SOYBEAN futures on the Chicago Board of Trade (CBOT) closed down on Monday. JAN’10 soybean futures closed at $10.016/bu; off 11.25¢/bu and 47.75+¢/bu lower than last report. The MAR’10 soybean contract closed at $10.104/bu; down 11.5¢/bu and 47.75¢/bu lower than a week ago. Chart trading amid technical selling continued for the fourth straight day in Chicago. “Fundamentals for U.S. soybeans just do not look good.” locals said. Funds sold about 4,000 contracts. There will be global competition for soybean pricing as the South American bumper crop is harvested and exported. Exports were neutral with USDA placing soybeans-inspected-for-export at 41.0 mi bu. Vs expectations for 39.0-46.0 mi bu. It might be a good idea to get up to 50% of the 2010 crop sold at this time. A client in the office last Friday asked me last week what to do with his beans on his truck. I said sell them! He came in today and told me he got busy and didn’t sell them. Shame on him! The are worth over $0.50/bu less today than they were last Friday. It would be a good idea to get 50% of the ’10 crop sold.
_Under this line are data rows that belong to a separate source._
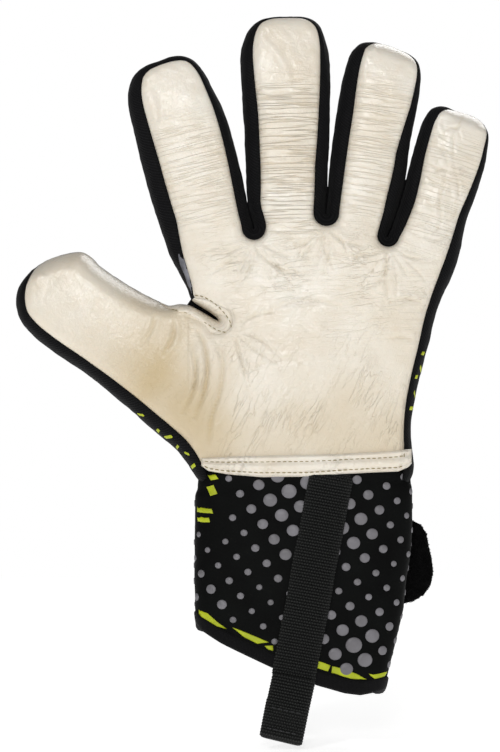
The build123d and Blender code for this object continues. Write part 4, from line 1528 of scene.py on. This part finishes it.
def dashes(path, normal, length, gap, width, height):
    """Short rounded stitches along a path of (x, z, depth) points, as mesh points and faces."""
    path = np.asarray(path, float)
    place = np.concatenate([[0], np.cumsum(np.linalg.norm(np.diff(path, axis=0), axis=1))])
    points, faces = [], []
    start = gap / 2
    rings = [(-0.5, 0.0), (-0.42, 0.75), (-0.2, 1.0), (0.2, 1.0), (0.42, 0.75), (0.5, 0.0)]
    sides = 6
    k = 0
    while start + length < place[-1]:
        middle = start + length / 2
        at = np.array([np.interp(middle, place, path[:, c]) for c in range(3)])
        ahead = np.array([np.interp(middle + 0.6, place, path[:, c]) for c in range(3)])
        behind = np.array([np.interp(middle - 0.6, place, path[:, c]) for c in range(3)])
        tangent = (ahead - behind) / max(np.linalg.norm(ahead - behind), 1e-9)
        up = normal(at)
        up = up - tangent * (up @ tangent)
        up /= np.linalg.norm(up)
        side = np.cross(tangent, up)
        jitter = 0.07 * math.sin(k * 12.9898) * side
        first = len(points)
        for offset, size in rings[1:-1]:
            for j in range(sides):
                a = 2 * math.pi * j / sides
                points.append(at + jitter + tangent * offset * length + side * math.cos(a) * width / 2 * size
                              + up * math.sin(a) * height / 2 * size)
        ends = len(points)
        points.append(at + jitter - tangent * length / 2 - up * height * 0.3)
        points.append(at + jitter + tangent * length / 2 - up * height * 0.3)
        for r in range(3):
            for j in range(sides):
                a, b = first + r * sides + j, first + r * sides + (j + 1) % sides
                faces.append((a, b, b + sides, a + sides))
        for j in range(sides):
            a, b = first + j, first + (j + 1) % sides
            faces.append((ends, b, a))
            faces.append((ends + 1, a + 3 * sides, b + 3 * sides))
        start += length + gap
        k += 1
    return np.array(points), faces


def towards_palm(at):
    return np.array((0, 0, 1.0))


def towards_back(at):
    return np.array((0, 0, -1.0))


def stitch_piece(name, runs, normal, material, body, length=2.6, gap=0.9, width=0.62, height=0.5):
    points, faces = [], []
    base = 0
    for run in runs:
        own, own_faces = dashes(run, normal, length, gap, width, height)
        if not len(own):
            continue
        points.append(own)
        faces += [tuple(i + base for i in f) for f in own_faces]
        base += len(own)
    points = np.vstack(points)
    rest = world(points)
    quads = [f for f in faces]
    piece = build(name, rest, quads, material, None, {"flat": points})
    settle(piece, body)
    return piece


# ---------------------------------------------------------------- band across the wrist

BAND_UPPER = [(-44.6, 91.6), (-30.0, 92.4), (-10.0, 92.9), (12.0, 93.4), (30.0, 94.2), (46.0, 95.4)]
BAND_LOWER = [(-44.6, 88.2), (-41.5, 86.0), (-33.0, 84.6), (-18.0, 83.4), (0.0, 83.6), (15.0, 84.6),
              (28.0, 85.4), (40.0, 85.8), (44.5, 87.6), (46.0, 89.2)]


def palm_q(x, z):
    """Depth of the palm and cuff under the band."""
    points = np.column_stack([np.asarray(x, float).ravel(), np.asarray(z, float).ravel()])
    hand = 8.7 + 0.44 * crown(points)
    side = np.clip((46.6 - np.abs(points[:, 0])) / 7.0, 0, 1)
    hand = 9.2 + (hand - 9.2) * np.sqrt(np.clip(1 - (1 - side) ** 2, 0, 1))
    return hand.reshape(np.shape(x))


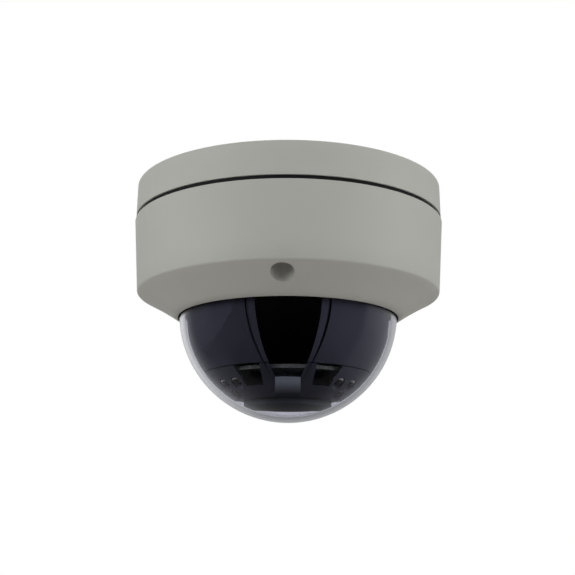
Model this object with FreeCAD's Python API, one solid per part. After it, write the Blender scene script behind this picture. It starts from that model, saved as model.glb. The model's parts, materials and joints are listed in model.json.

WHEAT futures in Chicago (CBOT) finished up on Monday. MAR’10 futures closed at $5.724/bu; up 4.0¢/bu. The JULY’10 wheat contract closed at $5.944/bu; up 4.0¢/bu and 12.75+¢/bu higher than last report. Fund buying and inter-market spreading supported prices as the market expects USDA’s WASDE report to show more favorable fundamentals in Tuesday morning’s report. Analysts expect the USDA report to show U.S. farmers planting 2.4 less acres of wheat this year in response to lower prices. Technical buying and a lower U.S. dollar were supportive. Exports were bearish with USDA placing wheat-inspected-for-export at 11.0 mi bu vs. expectations for 14.0-17.0 mi bu. French July-November wheat exports fell to 6.5 mi tonnes (238.8 mi bu). It would be a good idea to hold off pricing any more of the 2010 wheat crop.